С первой партией ушли: Паша Кунина, Шева Абрамовна Генкина-Полевая, Рая Васильева, Ида Шумская, Лена Меер-еон, Варя Павлова, Надя Штерн, Дуся Сорокина, Дуся Павлова.
Затем увозили то днем, то ночью по несколько человек женщин и мужчин. Среди них: Зина Козлова, Лиза Сенатская, Мария Иоффе, Мария Яцек, Рахиль Яблонская; остальных фамилии забыла, хотя лица многих иногда встают в памяти. Вспомню тех, с кем так или иначе соприкоснулась, даже близкие о них ничего-ничего не узнали – ни о жизни в лагере, ни о смерти. Погибли без реквиема.
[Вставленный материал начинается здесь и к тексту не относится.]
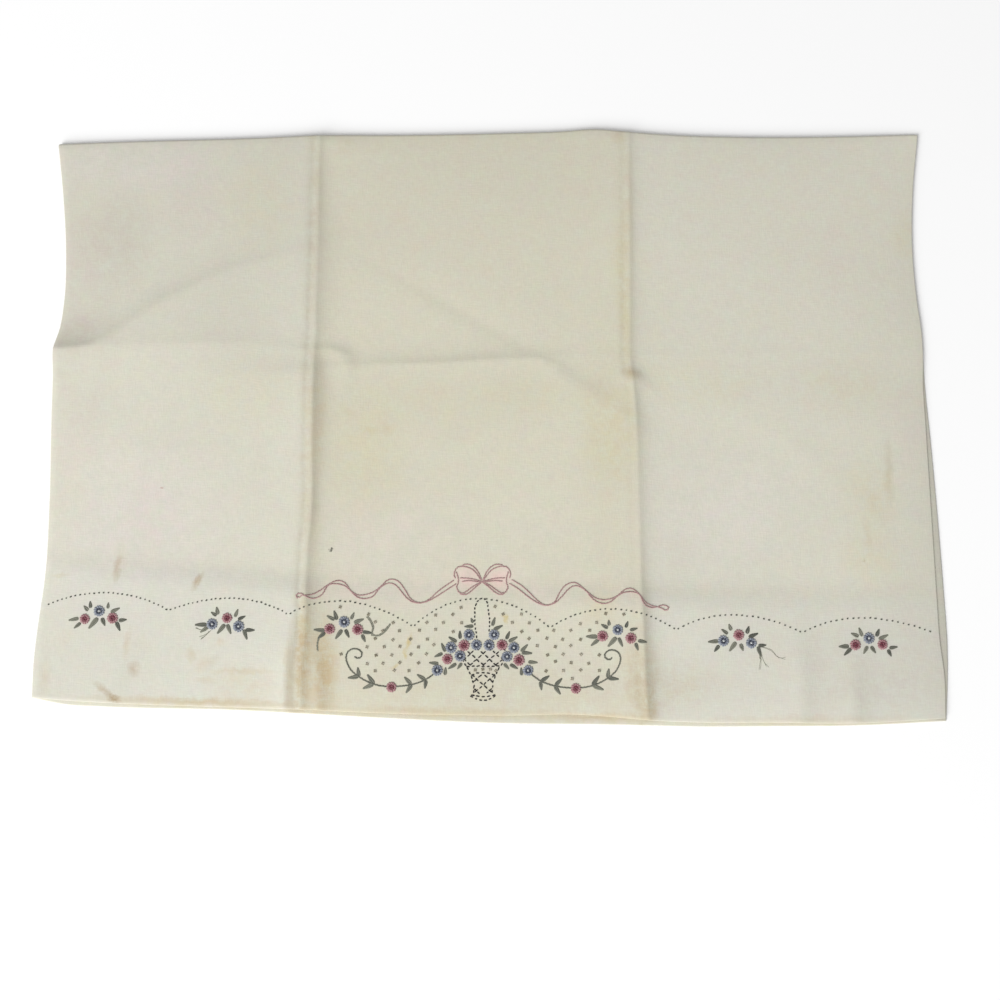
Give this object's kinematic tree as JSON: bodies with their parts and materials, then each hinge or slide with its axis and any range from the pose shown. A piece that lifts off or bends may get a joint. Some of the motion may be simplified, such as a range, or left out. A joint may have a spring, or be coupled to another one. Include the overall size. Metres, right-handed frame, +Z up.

Паша Кунина, жена брата Косиора, запомнилась исключительной мягкостью и ненавязчивой заботой о людях, случайных товарках. Она была соткана из тонкой и нежной человеческой пряжи. На острове, на прополке, в один из авральных дней очутилась рядом с ней и притом без накомарника. То ли забыла, то ли потеряла, не помню. Комары на острове – бедствие. Они ежегодно заедали там бычков и телок. Настолько меня комары одолели, что я буквально ослепла. Над бровями навис распухший лоб, глаза закрыли распухшие веки и щеки. Не вижу ничего, пропадаю. Паша без слов подошла, тоже, конечно, истерзанная комарами-кровопийцами, и прополола за меня несколько рядков. Стала я к ней захаживать, привлекала она излучающейся теплотой. Видела, как она поднималась с нар, а согреться и улечься на нарах не так-то просто, и подтыкала бушлаты и одеяла под бока спящих соседок. Как будто мелочи, но почему я их помню? Почему все товарищи говорят о ней, как о луче, согревавшем мягким сочувствием. Потому что она такой была.
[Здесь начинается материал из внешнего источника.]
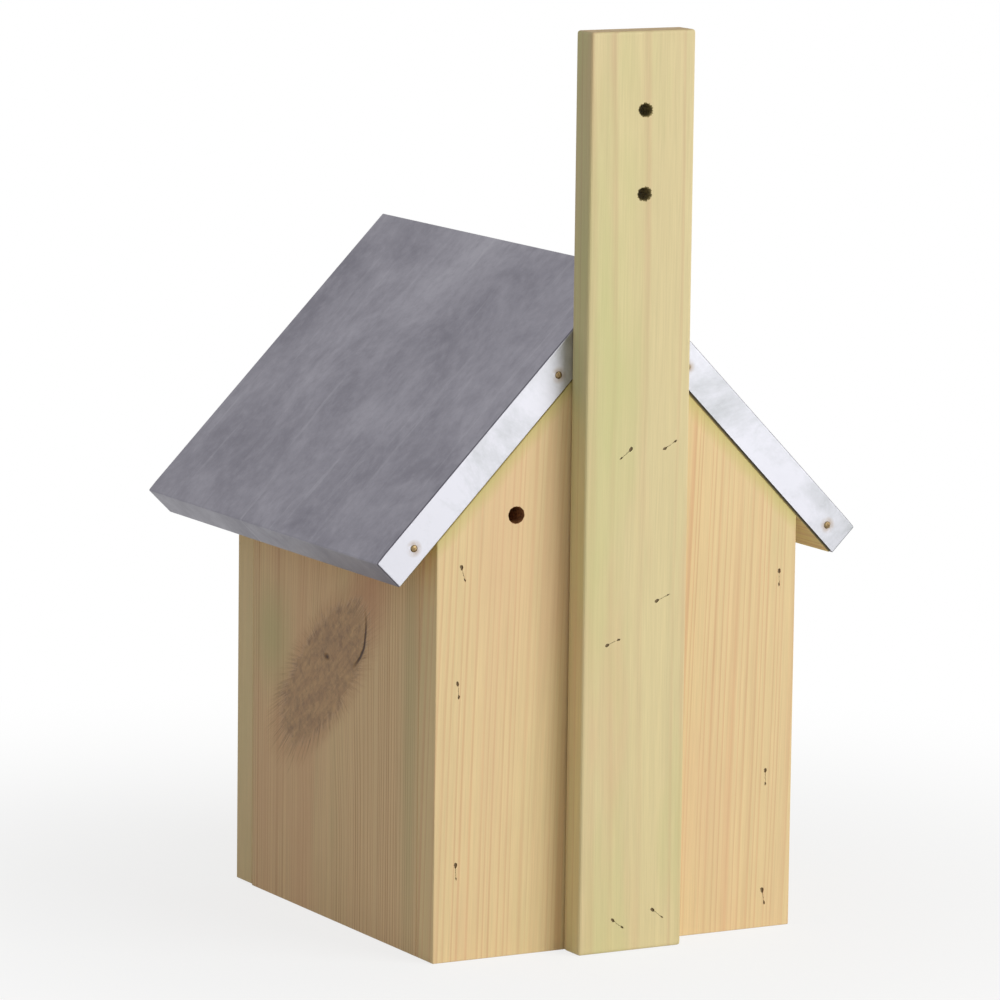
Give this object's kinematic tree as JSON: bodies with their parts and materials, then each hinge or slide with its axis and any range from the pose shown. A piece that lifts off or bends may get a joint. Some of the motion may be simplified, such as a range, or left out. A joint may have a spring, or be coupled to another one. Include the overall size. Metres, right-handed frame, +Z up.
{
  "type": "nest box",
  "caption": "Gabled timber nest box with a folded zinc roof on a long screw-on batten, a round entrance hole and a small vent hole.",
  "frame": {"origin": "middle of the body's underside", "axes": "+Z up; +Y towards the batten side; +X to the right as seen from the entrance side"},
  "size_m": [0.1862, 0.1857, 0.313],
  "materials": {
    "pine": "planed bare pine",
    "side_pine": "planed bare pine with a large knot",
    "batten_pine": "planed bare pine, faintly green",
    "roof_pine": "planed bare pine",
    "zinc": "cloudy weathered zinc sheet",
    "nail_metal": "dull yellowed nail head",
    "staple_metal": "dull steel wire"
  },
  "bodies": {
    "root": {"floor_board": "pine", "front_wall": "pine", "back_wall": "pine", "left_side_wall": "side_pine", "right_side_wall": "side_pine", "left_roof_board": "roof_pine", "right_roof_board": "roof_pine", "zinc_roof": "zinc", "batten": "batten_pine", "back_nail_left_lower": "nail_metal", "back_nail_left_upper": "nail_metal", "back_nail_right_lower": "nail_metal", "back_nail_right_upper": "nail_metal", "front_nail_left_lower": "nail_metal", "front_nail_left_upper": "nail_metal", "front_nail_right_lower": "nail_metal", "front_nail_right_upper": "nail_metal", "back_staple_left_lower": "staple_metal", "back_staple_left_middle": "staple_metal", "back_staple_left_upper": "staple_metal", "back_staple_right_lower": "staple_metal", "back_staple_right_middle": "staple_metal", "back_staple_right_upper": "staple_metal", "batten_staple_left_lower": "staple_metal", "batten_staple_left_middle": "staple_metal", "batten_staple_left_upper": "staple_metal", "batten_staple_right_lower": "staple_metal", "batten_staple_right_middle": "staple_metal", "batten_staple_right_upper": "staple_metal", "front_staple_left_lower": "staple_metal", "front_staple_left_middle": "staple_metal", "front_staple_left_upper": "staple_metal", "front_staple_right_lower": "staple_metal", "front_staple_right_middle": "staple_metal", "front_staple_right_upper": "staple_metal"}
  },
  "joints": []
}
Ида Шумская – старый член партии, примыкала к оппозиции, деловая, умная, резкая. Одна из тех, кто умел полностью отключаться от быта и жить своей далекой жизнью.
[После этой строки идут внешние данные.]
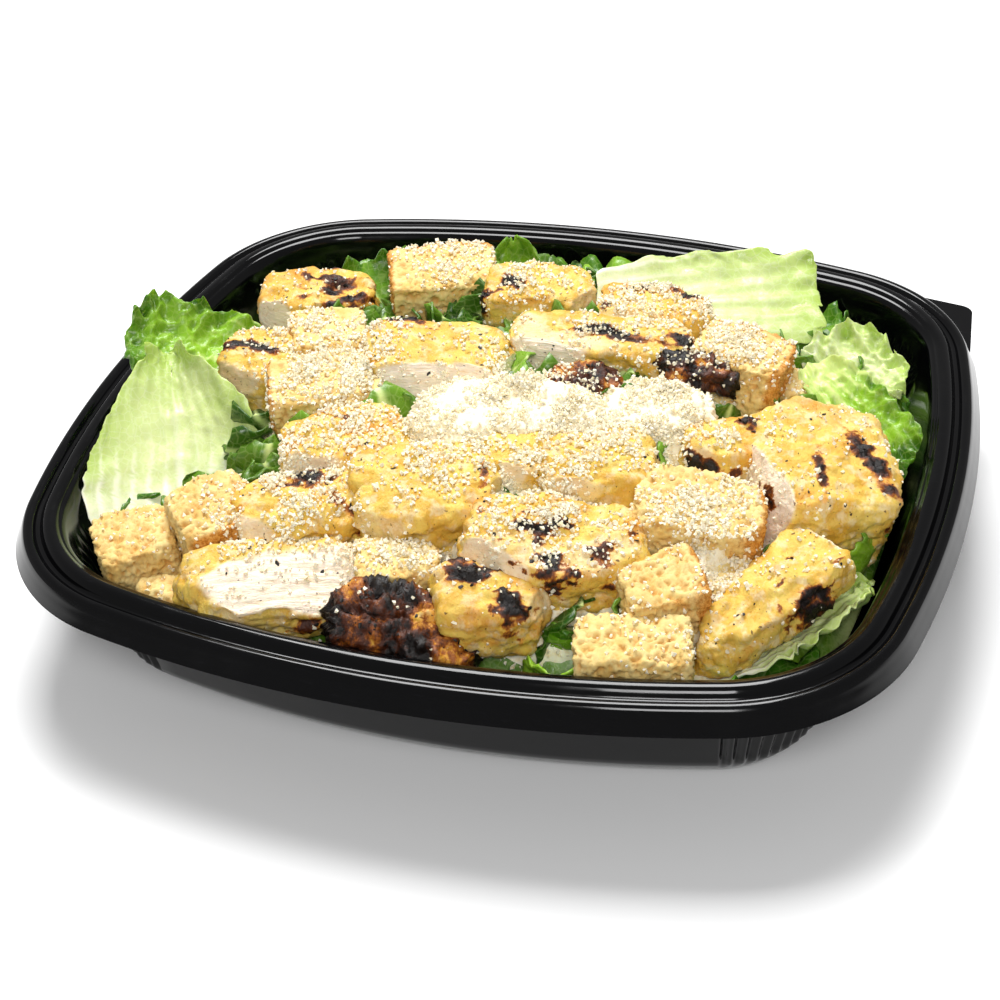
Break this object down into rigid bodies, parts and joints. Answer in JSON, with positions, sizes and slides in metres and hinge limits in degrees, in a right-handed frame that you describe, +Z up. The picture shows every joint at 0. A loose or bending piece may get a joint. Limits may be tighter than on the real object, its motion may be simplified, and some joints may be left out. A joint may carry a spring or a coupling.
{
  "type": "chicken caesar salad in a deli bowl",
  "caption": "Grilled chicken caesar salad with croutons, lettuce and grated cheese, heaped in a shallow rounded-square black plastic deli bowl with a stepped rim and a corner pull tab.",
  "frame": {"origin": "middle of the bowl's flat foot, on the surface it stands on", "axes": "+Z up; +X along the bowl's longer side, towards the side of the pull tab; -Y towards the front of the heap, with the most chicken"},
  "size_m": [0.2314, 0.2134, 0.0662],
  "materials": {
    "black_plastic": "glossy black thermoformed PET, fine scratches on the skirt",
    "toasted_bread": "toasted bread, open pale crumb and golden brown crust, matt",
    "grated_cheese": "finely grated hard cheese, matt cream",
    "grilled_chicken": "grilled chicken breast, yellow marinated skin, pale fibrous cut faces, damp sheen",
    "charred_chicken": "charred chicken, black to red-brown, glossy in places",
    "green_lettuce": "fresh green lettuce, crinkled, damp sheen",
    "pale_lettuce": "pale inner lettuce leaf, ribbed, slightly see-through"
  },
  "bodies": {
    "root": {"bowl": "black_plastic", "lettuce_heap": "green_lettuce", "leaf_pale_left": "pale_lettuce", "leaf_bright_left": "green_lettuce", "leaf_pleated_back": "pale_lettuce", "leaf_rib_right": "green_lettuce", "leaf_frill_right": "pale_lettuce", "leaf_clear_front": "pale_lettuce", "chicken_01": "grilled_chicken", "chicken_02": "grilled_chicken", "chicken_03": "grilled_chicken", "chicken_04": "grilled_chicken", "chicken_05": "grilled_chicken", "chicken_06": "grilled_chicken", "chicken_07": "charred_chicken", "chicken_08": "charred_chicken", "chicken_09": "grilled_chicken", "chicken_10": "grilled_chicken", "chicken_11": "grilled_chicken", "chicken_12": "grilled_chicken", "chicken_13": "grilled_chicken", "chicken_14": "grilled_chicken", "chicken_15": "grilled_chicken", "chicken_16": "charred_chicken", "chicken_17": "grilled_chicken", "chicken_18": "grilled_chicken", "chicken_19": "grilled_chicken", "chicken_20": "grilled_chicken", "crouton_01": "toasted_bread", "crouton_02": "toasted_bread", "crouton_03": "toasted_bread", "crouton_04": "toasted_bread", "crouton_05": "toasted_bread", "crouton_06": "toasted_bread", "crouton_07": "toasted_bread", "crouton_08": "toasted_bread", "crouton_09": "toasted_bread", "crouton_10": "toasted_bread", "crouton_11": "toasted_bread", "crouton_12": "toasted_bread", "crouton_13": "toasted_bread", "cheese_heap_1": "grated_cheese", "cheese_heap_2": "grated_cheese", "cheese_heap_3": "grated_cheese"}
  },
  "joints": []
}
Рая Васильева – фигура яркая. Всегда в жизни на переднем крае. Большевичка и политработник гражданской войны. И это вязалось с ней. По-женски привлекательная: яркие глаза, звонкий голос, чистая речь. На воле – писательница, киносценарист. Автор (или соавтор) сценария известного фильма «Подруги», в свое время нашумевшего, с участием Бабочкина, Жеймо и др. популярных актеров. Уходила Рая с чувством, что это ее последний путь. Кричала нам: «Прощайте, прощайте! Живые, найдите сына, расскажите об мне, не забудьте!» О чем-то жарко и горячо говорила Марии Михайловне Иоффе. Рая не ошиблась…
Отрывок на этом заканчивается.